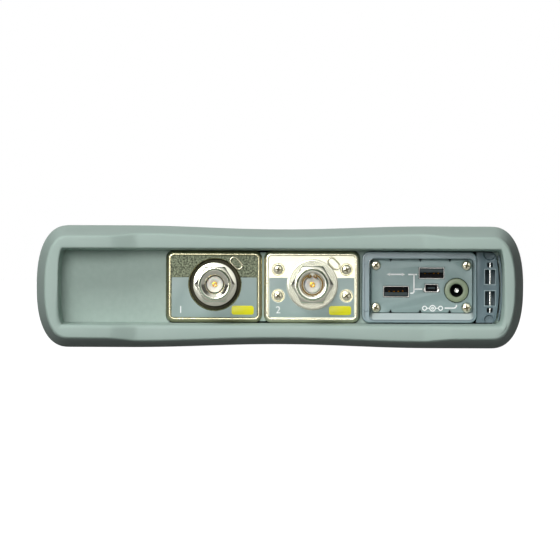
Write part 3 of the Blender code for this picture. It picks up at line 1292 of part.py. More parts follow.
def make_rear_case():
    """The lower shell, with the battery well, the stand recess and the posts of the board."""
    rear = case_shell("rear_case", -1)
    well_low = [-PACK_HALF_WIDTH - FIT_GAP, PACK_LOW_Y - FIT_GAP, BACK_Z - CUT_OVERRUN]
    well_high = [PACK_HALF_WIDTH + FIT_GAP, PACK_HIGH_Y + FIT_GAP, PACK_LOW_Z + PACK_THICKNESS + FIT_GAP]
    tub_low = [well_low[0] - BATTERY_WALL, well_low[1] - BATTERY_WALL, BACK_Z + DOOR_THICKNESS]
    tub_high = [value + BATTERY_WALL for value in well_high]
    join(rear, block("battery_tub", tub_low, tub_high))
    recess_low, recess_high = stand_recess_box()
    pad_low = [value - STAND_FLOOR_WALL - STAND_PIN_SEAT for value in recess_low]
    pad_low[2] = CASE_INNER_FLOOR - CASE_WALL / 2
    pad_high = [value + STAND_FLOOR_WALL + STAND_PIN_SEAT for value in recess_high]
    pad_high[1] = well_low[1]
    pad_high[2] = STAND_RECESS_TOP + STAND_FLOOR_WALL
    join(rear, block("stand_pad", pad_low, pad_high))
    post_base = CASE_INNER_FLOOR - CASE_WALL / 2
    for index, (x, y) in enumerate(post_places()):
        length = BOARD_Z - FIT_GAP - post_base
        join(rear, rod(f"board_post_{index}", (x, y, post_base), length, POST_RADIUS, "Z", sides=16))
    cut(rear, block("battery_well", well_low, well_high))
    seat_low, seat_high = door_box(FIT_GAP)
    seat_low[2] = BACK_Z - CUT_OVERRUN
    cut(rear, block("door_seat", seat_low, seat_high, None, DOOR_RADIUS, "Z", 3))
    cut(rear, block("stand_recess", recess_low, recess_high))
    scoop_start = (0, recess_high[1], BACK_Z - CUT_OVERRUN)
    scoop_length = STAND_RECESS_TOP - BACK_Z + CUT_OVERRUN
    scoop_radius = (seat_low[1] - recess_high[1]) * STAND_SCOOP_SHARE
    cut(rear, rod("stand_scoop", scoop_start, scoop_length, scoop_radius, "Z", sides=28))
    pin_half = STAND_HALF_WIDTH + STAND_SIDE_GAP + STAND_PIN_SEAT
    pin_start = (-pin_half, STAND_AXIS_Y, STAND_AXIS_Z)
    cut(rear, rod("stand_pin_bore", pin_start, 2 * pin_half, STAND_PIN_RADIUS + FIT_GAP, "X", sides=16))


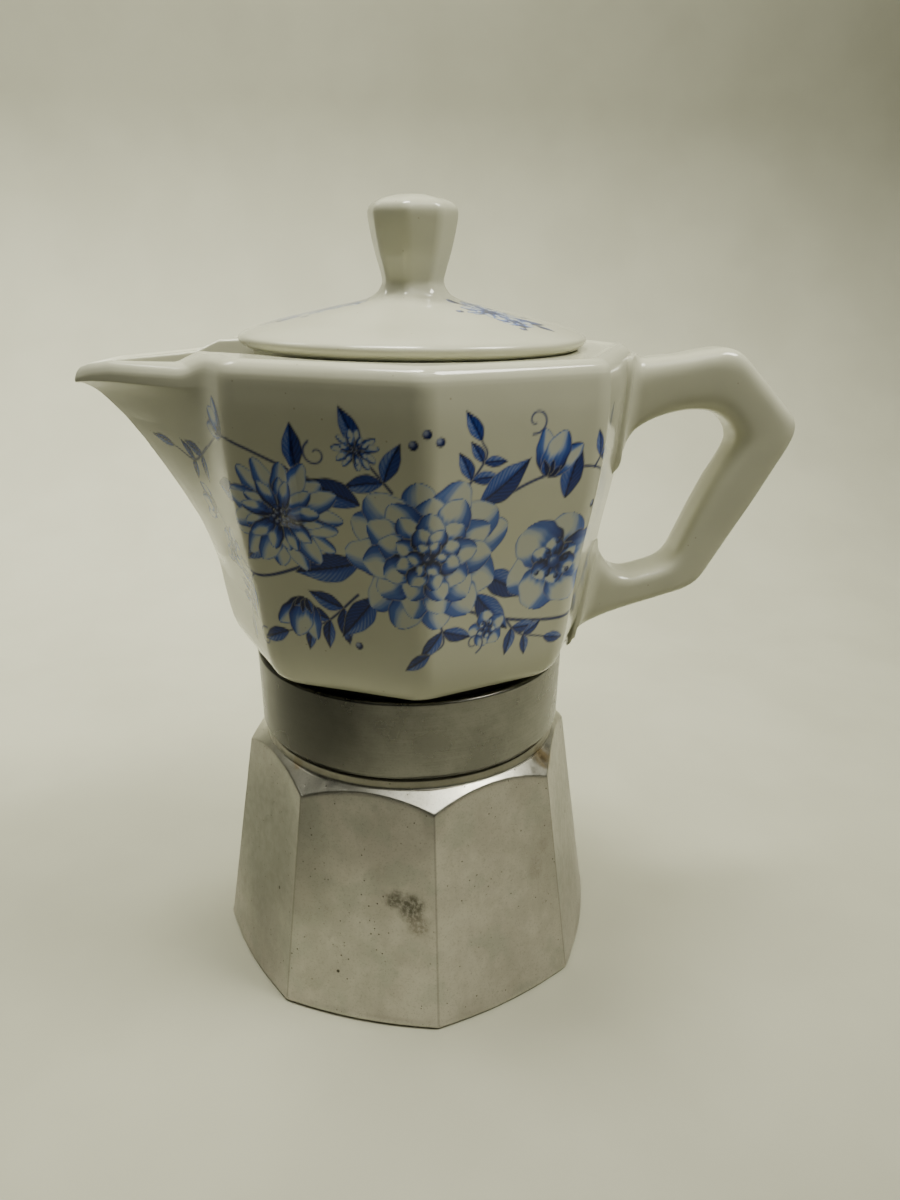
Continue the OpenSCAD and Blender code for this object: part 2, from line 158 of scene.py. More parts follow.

• _The request_: The word "Blender" may appear on some lines of these records; state how many such lines there are, and nothing else.

• _Correct response_: 2